Melt 1 1/2  tablespoons of butter with remaining 1 tablespoon oil in same skillet over medium heat.  Season the steaks with salt and cracked pepper. Add steak, garlic, and thyme to skillet. Cook about 4 minutes per side for medium-rare. The steaks will be more rare than medium.  If you like them cooked more, do them at least 5 or 6 minutes per side.  Transfer to a plate and let rest while preparing sauce.

Discard the garlic and rosemary from skillet. Pour off all but 1 1/2 tablespoons of the fat. Add the wine; stirring up the bits that were left in bottom of pan, until reduced to about 3/4 cup.  Strain the reduction and return the liquid to the skillet.  Stir in the stock and bring to a boil.  Simmer until reduced to 3/4 cup or so, about 5 minutes.  Remove from heat and add the remaining butter.  Add the mushrooms back to the pan and season with salt and pepper.

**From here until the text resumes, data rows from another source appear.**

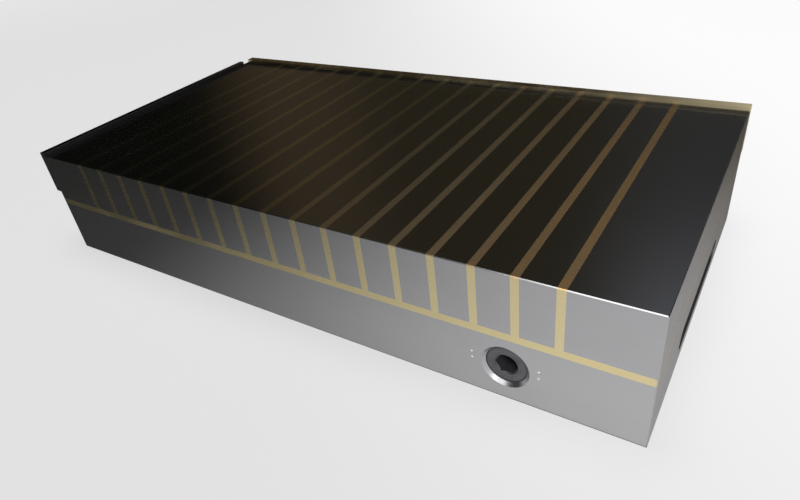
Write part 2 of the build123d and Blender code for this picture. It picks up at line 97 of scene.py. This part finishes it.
# Grain, in waves to the metre: of the grinding along X, Y and Z, and of the turning outwards from the axis
GRAIN_ALONG = (14.0, 2600.0, 2600.0)
GRAIN_ACROSS = (2600.0, 14.0, 2600.0)
WHEEL_PASSES = (3.0, 160.0, 160.0)
TURNED_RINGS = 2400.0

# How deep the grain looks
GROUND_DEPTH = 0.00002
TURNED_DEPTH = 0.00006
PLAIN_DEPTH = 0.00004
MOULDED_DEPTH = 0.00003

# Wear: where handling marks rise out of their noise, where the strips' tarnishing sets in from left to right,
# partly as painted light that grows towards the right on them, and where the rail is rubbed dull
HANDLED_RISE = (0.38, 0.72)
TARNISH_AND_LIGHT_RISE = (-0.01, 0.18)
RUBBED_RISE = (0.08, 0.23)

# Painted shade on the working face beside the two stops, in place of their shadow and dark reflection; it also
# roughens the metal there
STOP_SHADE_REACH = (0.0100, 0.0035)  # it starts this far from a stop, and is full this near to it
STOP_SHADE_DARKENS = 0.88
STOP_SHADE_ROUGHENS = 0.35
STOP_SHADE_ON_BRASS = 0.83  # the strips take this share of it

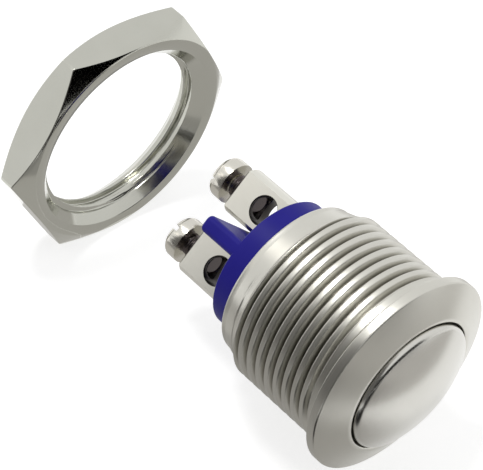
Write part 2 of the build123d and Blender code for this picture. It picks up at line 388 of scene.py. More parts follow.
class NodeSheet:
    """Adds, fills and joins the nodes of one material or shared group."""

    def __init__(self, tree: bpy.types.NodeTree) -> None:
        """Keeps the tree that the nodes go into."""
        self.tree = tree

    def add(self, kind: str, **settings: object) -> bpy.types.Node:
        """Adds a node.

        Args:
            kind: The node's type.
            **settings: Its properties and their values.

        Returns:
            The new node.
        """
        node = self.tree.nodes.new(kind)
        for key, value in settings.items():
            setattr(node, key, value)
        return node

    def fill(self, node: bpy.types.Node, values: dict[str | int, object]) -> None:
        """Sets a node's own input values, by the sockets' names or numbers."""
        for key, value in values.items():
            node.inputs[key].default_value = value

    def join(self, source: Socket, target: Socket) -> None:
        """Joins an output socket to an input socket."""
        self.tree.links.new(source, target)

    def maths(
        self, operation: str, first: Socket | float, second: Socket | float | None = None
    ) -> Socket:
        """Adds a Math node.

        Args:
            operation: The node's operation.
            first: A socket or a number.
            second: A socket, a number, or None for an operation of one value.

        Returns:
            The node's value.
        """
        node = self.add("ShaderNodeMath", operation=operation)
        for index, value in enumerate((first, second)):
            if isinstance(value, Socket):
                self.join(value, node.inputs[index])
            elif value is not None:
                node.inputs[index].default_value = value
        return node.outputs[0]

    def length(self, vector: Socket) -> Socket:
        """Adds a node for the length of a vector.

        Args:
            vector: The vector.

        Returns:
            Its length.
        """
        node = self.add("ShaderNodeVectorMath", operation="LENGTH")
        self.join(vector, node.inputs[0])
        return node.outputs["Value"]

    def noise(
        self, place: Socket, scale: Socket, detail: float, roughness: float = 0.5
    ) -> Socket:
        """Adds a Noise Texture node.

        Args:
            place: The point that it reads.
            scale: Its scale, for the units of that point.
            detail: Its count of finer layers.
            roughness: The strength of the finer layers.

        Returns:
            The node's value, from 0 to 1.
        """
        node = self.add("ShaderNodeTexNoise")
        self.fill(node, {"Detail": detail, "Roughness": roughness})
        self.join(place, node.inputs["Vector"])
        self.join(scale, node.inputs["Scale"])
        return node.outputs["Fac"]

    def blend(self, factor: Socket, low: Socket | Triple, high: Socket | Triple) -> Socket:
        """Adds a Mix node between two colours.

        Args:
            factor: 0 for the first colour and 1 for the second.
            low: The first colour, a socket or three numbers.
            high: The second colour, a socket or three numbers.

        Returns:
            The mixed colour.
        """
        node = self.add("ShaderNodeMix", data_type="RGBA")
        self.join(factor, node.inputs["Factor"])
        for key, value in (("A", low), ("B", high)):
            target = next(s for s in node.inputs if s.name == key and s.type == "RGBA")
            if isinstance(value, Socket):
                self.join(value, target)
            else:
                target.default_value = (*value, 1.0)
        return next(s for s in node.outputs if s.type == "RGBA")

    def spread(self, value: Socket, low: float, high: float) -> Socket:
        """Adds a Map Range node.

        Args:
            value: A value from 0 to 1.
            low: What 0 becomes.
            high: What 1 becomes.

        Returns:
            The mapped value.
        """
        node = self.add("ShaderNodeMapRange")
        self.join(value, node.inputs["Value"])
        self.fill(node, {"To Min": low, "To Max": high})
        return node.outputs["Result"]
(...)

Spoon the mushroom mixture onto warmed plates. I put mine either by the stove while I am cooking or in a warm oven.  Thinly slice the steak and serve over the mushrooms. Garnish with parsley if you like.

NOTE:  If your steak has rested too long and is not warm any longer, put it back in the pan when you add the mushrooms and let it heat up just for a minute or so.  Then remove it and slice thinly.  Serve the same way, over the mushrooms.

I look forward to making this again this Sunday for our son's birthday!  It will be so Mangialicious.